- TASK BRIEF:
Return only the number of lines that hold "starting".
** START **
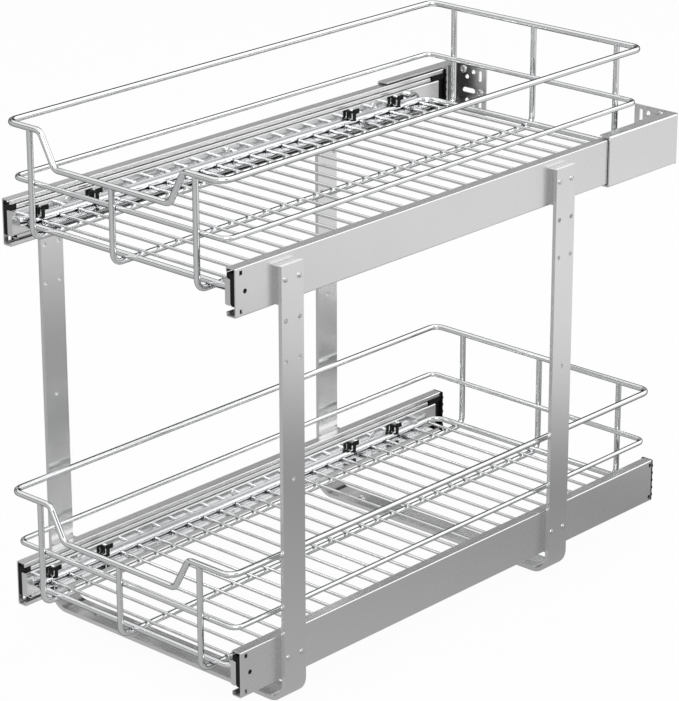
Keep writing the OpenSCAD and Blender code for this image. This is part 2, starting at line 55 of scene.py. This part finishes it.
# ---------------------------------------------------------------------------
# Leg straps and spacers. Each strap is one length of flat steel bar, bent into
# two legs and the foot between them, with rows of punched holes. The bar is
# rolled, so a fine grain runs along it, and it is nickel plated to a satin.
class Socket:
    """A value in a material: the usual operators add the Math nodes for it."""

    def __init__(self, material, out):
        self.material = material
        self.out = out

    def math(self, operation, *others):
        return self.material.node("ShaderNodeMath", [self, *others], operation=operation)

    def __add__(self, other):
        return self.math("ADD", other)

    def __sub__(self, other):
        return self.math("SUBTRACT", other)

    def __rsub__(self, other):
        return self.material.node("ShaderNodeMath", [other, self], operation="SUBTRACT")

    def __mul__(self, other):
        return self.math("MULTIPLY", other)

    def __truediv__(self, other):
        return self.math("DIVIDE", other)

    __radd__ = __add__
    __rmul__ = __mul__


class Finish:
    """A procedural material with one Principled shader, or the world's shader."""

    def __init__(self, name, world=None):
        self.data = world or bpy.data.materials.new(name)
        self.data.use_nodes = True
        self.tree = self.data.node_tree
        self.shader = self.tree.nodes["Background" if world else "Principled BSDF"]

    def fill(self, socket, value):
        if isinstance(value, Socket):
            self.tree.links.new(value.out, socket)
        elif isinstance(value, bpy.types.NodeSocket):
            self.tree.links.new(value, socket)
        else:
            socket.default_value = value

    def node(self, kind, inputs=(), output=0, stops=None, **settings):
        made = self.tree.nodes.new(kind)
        for key, value in settings.items():
            setattr(made, key, value)
        if stops:
            ramp = made.color_ramp
            while len(ramp.elements) < len(stops):
                ramp.elements.new(0.5)
            for element, (place, value) in zip(ramp.elements, stops):
                element.position = place
                element.color = (value, value, value, 1.0)
        pairs = inputs.items() if isinstance(inputs, dict) else enumerate(inputs)
        for key, value in pairs:
            self.fill(made.inputs[key], value)
        return Socket(self, made.outputs[output])

    def place(self, scale=(1.0, 1.0, 1.0)):
        """Position on the object in metres, stretched along each axis."""
        coordinates = self.node("ShaderNodeTexCoord", output="Object")
        return self.node("ShaderNodeMapping", {"Vector": coordinates, "Scale": scale})

    def along(self, axis):
        """Position on the object along one axis, in metres."""
        coordinates = self.node("ShaderNodeTexCoord", output="Object")
        return self.node("ShaderNodeSeparateXYZ", [coordinates], output=axis)

    def noise(self, where, scale, detail=3.0, roughness=0.5):
        return self.node("ShaderNodeTexNoise", {"Vector": where, "Scale": scale, "Detail": detail,
                                                "Roughness": roughness})

    def slope(self, value, start, end, low=0.0, high=1.0, curve="LINEAR"):
        """Goes from low to high as the value goes from start to end, and stays there."""
        return self.node("ShaderNodeMapRange", {"Value": value, "From Min": start, "From Max": end,
                                                "To Min": low, "To Max": high},
                         interpolation_type=curve)

    def between(self, amount, low, high):
        """Colour from low to high as amount goes from 0 to 1."""
        low, high = (end if isinstance(end, Socket) else (*end, 1.0) for end in (low, high))
        return self.node("ShaderNodeMix", {"Factor": amount, "A": low, "B": high},
                         output=2, data_type="RGBA")

    def bump(self, height, depth, strength=1.0):
        return self.node("ShaderNodeBump", {"Strength": strength, "Distance": depth, "Height": height})

    def set(self, **values):
        for key, value in values.items():
            self.fill(self.shader.inputs[key.replace("_", " ")], value)


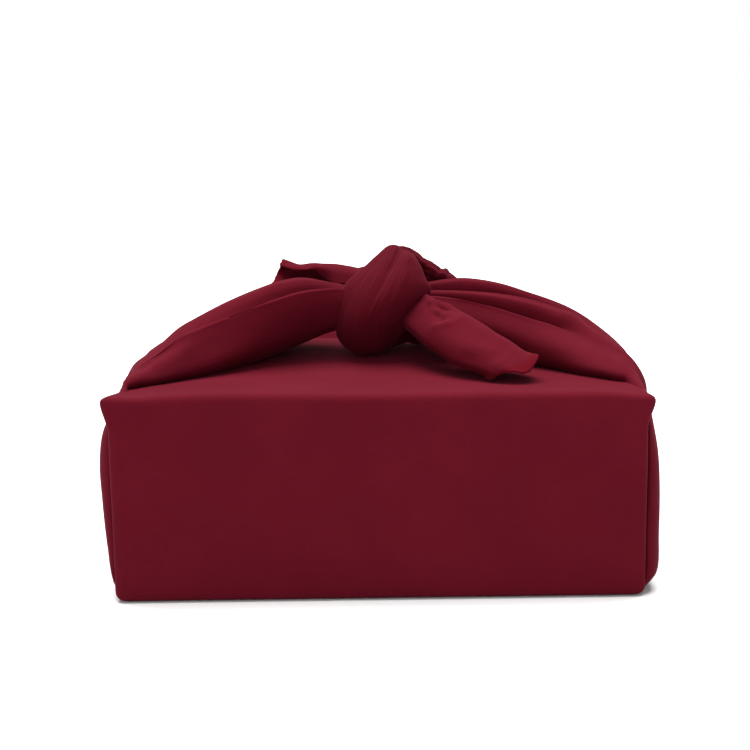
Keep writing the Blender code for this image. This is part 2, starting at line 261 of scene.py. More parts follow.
# ------------------------------------------------------- gathered side bands
# A row for each station of a band: from under the box's bottom edge, up its
# side, over the top edge and in to the knot. x0, z0 is a point on the box and
# tilt the way out from it (90 sideways, 0 up). Then (y, height) of the front
# edge, belly and middle of the front panel; (y, height, depth of the pleat
# behind it) of three crests; (y, height) of the last crest, the rear and the
# back edge. The hidden underside is `under` above the base.
LEFT = (
    (-121.0, 3, 90, (-96, .5), (-90, .5), (-74, .5), (-42, .5, .1), (-6, .5, .1), (34, .5, .1), (64, .5), (86, .5), (96, .5), -1),
    (-124.4, 9, 90, (-98, .3), (-91, 2.0), (-75, 2.6), (-42, 2.6, .4), (-6, 2.8, .4), (34, 2.6, .4), (64, 2.4), (87, 2.0), (97, .3), -1.5),
    (-124.2, 25, 90, (-98, .6), (-92, 3.9), (-76, 4.9), (-42, 4.9, .9), (-6, 5.1, .9), (34, 4.9, .9), (65, 4.6), (88, 3.6), (97, .7), -1.5),
    (-124.0, 46, 90, (-97, 1.2), (-91, 5.8), (-77, 6.8), (-42, 6.7, 1.6), (-6, 6.7, 1.6), (34, 6.3, 1.6), (65, 5.8), (88, 4.8), (97, 1.2), -1.5),
    (-123.6, 64, 90, (-97, 1.1), (-91, 6.7), (-77, 7.8), (-43, 7.6, 2.0), (-6, 7.8, 2.2), (35, 7.4, 2.0), (64, 6.4), (87, 5.0), (96, 1.2), -1.5),
    (-123.0, 79, 90, (-96, .8), (-90, 5.4), (-76, 6.8), (-43, 7.4, 2.2), (-5, 7.8, 2.6), (36, 7.4, 2.2), (63, 6.0), (85, 4.0), (95, .6), -1.5),
    (-122.6, 89, 74, (-94, -.2), (-88, 1.0), (-73, 3.4), (-46, 6.4, 2.0), (-5, 7.6, 2.6), (37, 7.0, 2.2), (62, 5.4), (83, 2.8), (93, .1), -3),
    (-119.0, 94.2, 45, (-86, -.6), (-83, .6), (-71, 4.2), (-46, 7.6, 2.0), (-5, 8.6, 2.8), (37, 8.4, 2.4), (61, 7.0), (79, 3.8), (88, .5), -4),
    (-120.6, 0, 0, (-70, 97.2), (-74, 98.8), (-66, 100.8), (-49, 102.4, 2.2), (-5, 104.0, 2.8), (36, 103.6, 2.4), (59, 102.0), (74, 99.6), (82, 96.4), 94),
    (-113, 0, 0, (-60, 96.8), (-64.6, 99.0), (-57, 104.2), (-46, 108.4, 3.8), (-5, 109.2, 3.4), (34, 107.6, 3.0), (54, 105.4), (67, 101.4), (75, 96.2), 94),
    (-103, 0, 0, (-52, 96.9), (-56.6, 99.6), (-49.5, 108.4), (-41.5, 115.6, 5.2), (-4, 118.0, 4.0), (31, 115.6, 3.6), (48, 112.0), (58, 104.8), (62, 96.3), 94.5),
    (-92, 0, 0, (-41, 97.4), (-47.2, 100.8), (-42, 111.2), (-36.8, 120.1, 6.4), (-6, 124.6, 4.4), (26, 120.6, 4.0), (41, 115.4), (48, 107.0), (50, 97.6), 95),
    (-79, 0, 0, (-28, 98.6), (-39.2, 103.8), (-36, 115.0), (-32.4, 125.0, 7.4), (-8, 131.5, 4.8), (22, 126.4, 4.0), (34, 119.8), (38.5, 111.0), (38, 101.0), 97.4),
    (-64, 0, 0, (-17, 101.8), (-31.0, 108.8), (-31, 119.8), (-28.8, 130.4, 7.8), (-9, 137.8, 5.0), (19, 131.8, 4.0), (29, 124.4), (32.5, 115.6), (31, 106.0), 101.5),
    (-50, 0, 0, (-8, 106.0), (-21, 112.4), (-25, 124.0), (-24.6, 134.7, 7.8), (-7.5, 142.2, 5.0), (17, 135.8, 3.6), (25, 127.8), (28, 119.0), (26, 110.6), 106),
    (-39, 0, 0, (-5, 110.5), (-14, 115.3), (-20.4, 126.0), (-19.8, 137.4, 7.0), (-5, 143.4, 4.4), (15, 137.6, 3.0), (22, 129.8), (24, 122.0), (22, 114.4), 110),
    (-29, 0, 0, (-3, 114.5), (-9.5, 118.5), (-15.2, 128.0), (-14.8, 138.3, 5.4), (-2, 141.5, 3.6), (13, 136.6, 2.4), (18.5, 129.6), (20, 123.8), (18.5, 118.0), 114),
    (-19, 0, 0, (-3, 117.5), (-8, 121.0), (-12, 129.0), (-11, 138.2, 3.0), (3.5, 138.4, 2.0), (11, 135.6, 1.8), (15.5, 129.8), (17, 125.2), (15.5, 120.0), 117),
    (-6, 0, 0, (-4, 120.5), (-7, 123.0), (-9, 129.0), (-7, 134.6, 1.2), (2, 135.2, 1.0), (8, 133.2, 1.0), (12, 129.2), (13, 126.0), (11, 122.0), 120),
)
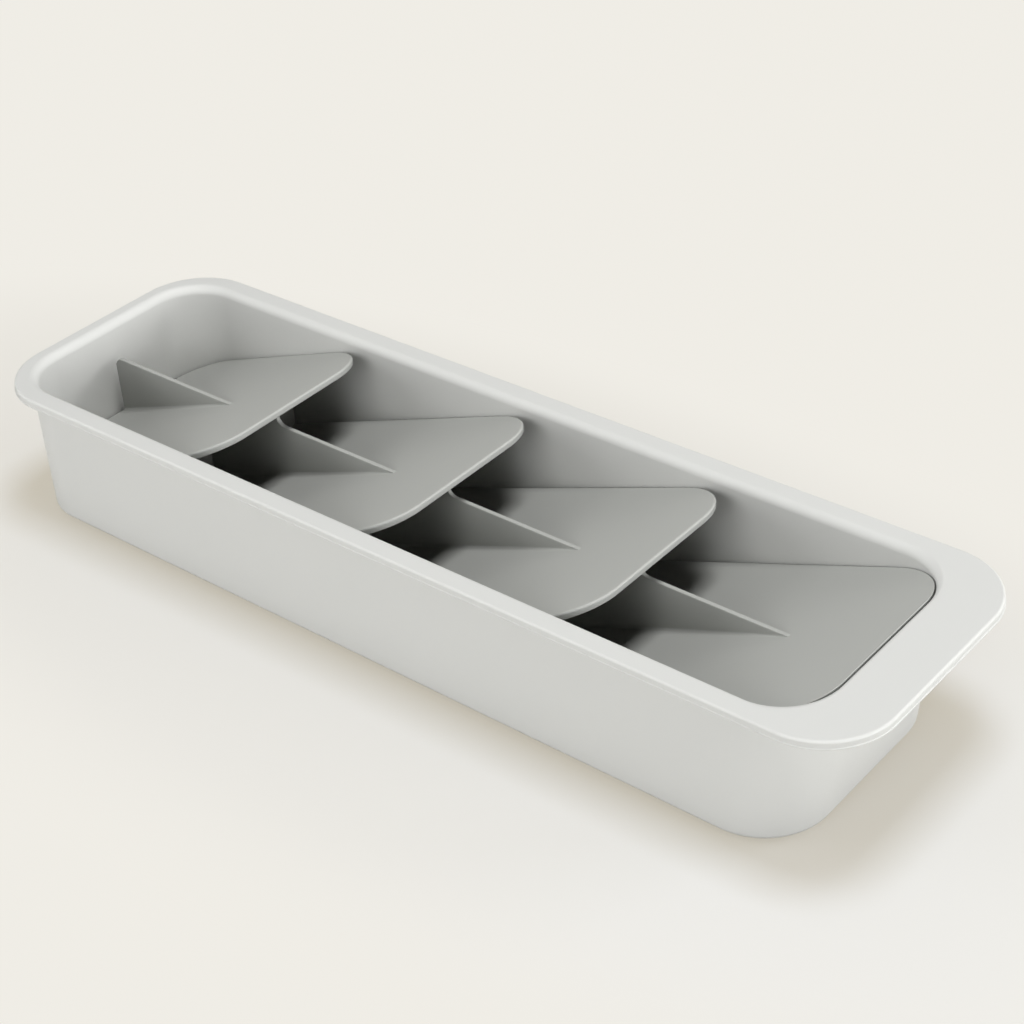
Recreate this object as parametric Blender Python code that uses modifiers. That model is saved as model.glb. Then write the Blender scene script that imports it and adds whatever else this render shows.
** END **
- IN RESPONSE:
2